[论文精读]Graph Posterior Network: Bayesian Predictive Uncertainty for Node Classification

论文原文:[2110.14012] Graph Posterior Network: Bayesian Predictive Uncertainty for Node Classification (arxiv.org)

英文是纯手打的!论文原文的summarizing and paraphrasing。可能会出现难以避免的拼写错误和语法错误,若有发现欢迎评论指正!文章偏向于笔记,谨慎食用

目录

1. 省流版

1.1. 心得

2. 论文逐段精读

2.1. Abstract

2.2. Introduction

2.3. Related Work

2.4. Uncertainty Quantification for Node Classification

2.4.1. Axioms

2.4.2. Graph Posterior Network

2.4.3. Uncertainty Estimation Guarantees

2.4.4.  Limitations & Impact

2.5. Experiments

2.5.1. Set-up

2.5.2.  Results

2.6. Conclusion

3. 知识补充

3.1. Label Propagation (LP)

3.2. Pseudo-counts

3.3. Radial normalizing flows

4. Reference List


1. 省流版

1.1. 心得

(1)2.2.的“聚合步骤通常假设网络同质性”,的确,促进的也正聚合相反的也正聚合会有问题,不过相关性不存在这个问题。“这样破坏了独立同分布假设”

2. 论文逐段精读

2.1. Abstract

        ①GNN cand Label Propagation (LP) can both predict nodes

        ②Lack of uncertain non-independent node-level predictions

 axiom  n. [数]公理;公设;原理

2.2. Introduction

        ①Uncertainty can be categorized by aleatoric and epistemic uncertainty, where aleatoric uncertainty (AU) represents irreducible and epistemic uncertainty (EU) means lack of accurate data

        ②Uncertainty estimation is applied on out-of-distribution (OOD) or shift detection, active learning, continual learning and reinforcement learning

        ③⭐"The aggregation step commonly assumes network homophily"

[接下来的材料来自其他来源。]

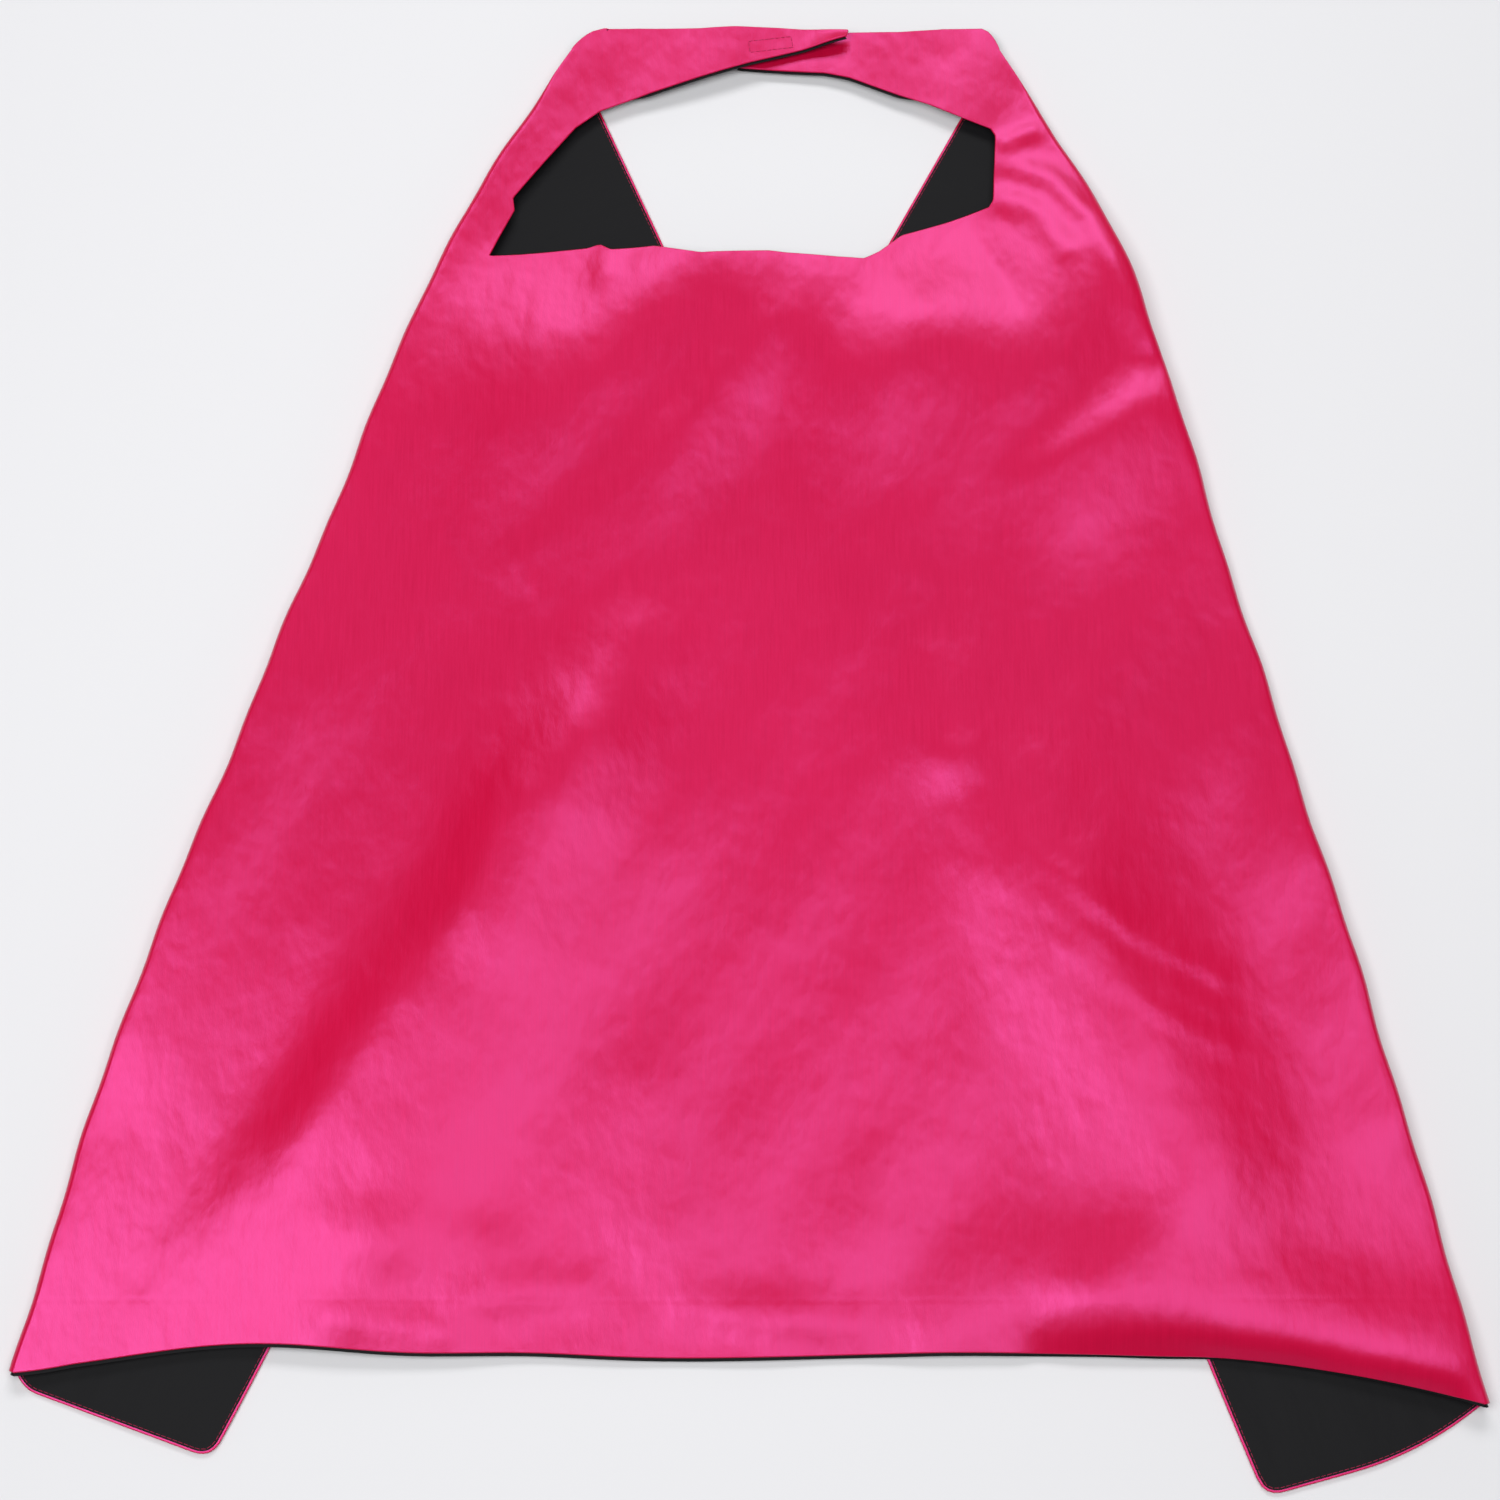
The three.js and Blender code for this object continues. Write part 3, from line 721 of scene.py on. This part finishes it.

        ④They derive three axioms, propose Graph Posterior Network (GPN), and build a general uncertainty assessment

aleatoric  adj. 任意的;偶然的    epistemic  adj. 知识的;认识的,与认识有关的

account for  (数量或比例上)占;解释,说明(某事);导致,解释(某种事实或情况);(某人)对(行动、政策等)负有责任;将(钱款)列入(预算)

2.3. Related Work

(1)Uncertainty for i.i.d. inputs

(2)Uncertainty for graphs

2.4. Uncertainty Quantification for Node Classification

        ①They set graph G=(A,X), adjacency matrix A\in \left \{ 0,1 \right \}^{N \times N}, node attribute matrix X \in \mathbb{R}^{N \times D}

        ②Node set V=\tau \cup \upsilon, where u \in \upsilon are labelled and v \in \tau are unlabelled nodes

        ③Task: infer the node label y^{\left ( v \right )} \in \left \{ 1,...,C \right \} of v

2.4.1. Axioms

        ①Overview of axioms:

which aims at research uncertainty situation and network effects

        ②这一节很难很抽象因此我中文简单叙述

(1)Axiom 3.1.(网络效应)

        ①Self-attributes based analysis should assign more uncertainty on nodes with high difference between trained nodes

        ②如果一个节点有异常特征,要么用无网络影响的先验经验去分类它,要么远离独立同分布的训练数据(好绕口啊,也不知道有没有更简单的解释)

(2)Axiom 3.2.(节点外扩)

        ①Epistemical certain in one node w/o network effects \Rightarrow epistemical certain in its neighbors w/ network effects, keeping all other conditions same

        ②同质图中,对当前节点预测的epistemical certain高\Rightarrow它会将它的高置信度也传递给邻居。但要是当前节点有异常特征\Rightarrow邻居也会受影响,不那么容易确定

        ③For non-attributed graph/plain graph (graphs which do not contain node attributes), they still hope there are confidence influence on neighbors 

(3)Axiom 3.3.(邻居聚合)

        ①High aleatoric uncertainty on neighbors of one node w/o network effects \Rightarrow High aleatoric uncertainty on that node w/ network effects, keeping all other conditions same

        ②如果对节点的邻居分类都已经不明确了\Rightarrow就别再分类当前节点了

        ③如过邻居的分类是冲突的(盲猜不同类别,此时当前节点可能位于边界上)\Rightarrow当前节点的分类也挺难的

        ④一个节点具有high aleatoric uncertainty,此时它邻居可能是既有②low aleatoric uncertainty也有③不同类别,这样会导致这个处于中间的节点非常难做人

anomalous  adj. 异常的;不规则的;不恰当的

2.4.2. Graph Posterior Network

        ①Bayesian concentrates on uncertain samples

        ②Bayesian straightly update single categorical distribution y\sim Cat\left ( p\right ). And the natural choice for a prior distribution over p is its conjugate prior, such as Dirichlet distribution \mathbb{P}(\boldsymbol{p})=\mathrm{Dir}(\boldsymbol{\alpha}^{\mathrm{prior}}) with \alpha_{c}^{\mathbf{prior}}\in\mathbb{R}_{+}^{C}

        ③Bayesian uptate at given observation y^{(1)},...,y^{(N)}:

\mathbb{P}\left(\boldsymbol{p}\mid\{y^{(j)}\}_{j=1}^N\right)\propto\mathbb{P}\left(\{y^{(j)}\}_{j=1}^N\mid\boldsymbol{p}\right)\times\mathbb{P}(\boldsymbol{p})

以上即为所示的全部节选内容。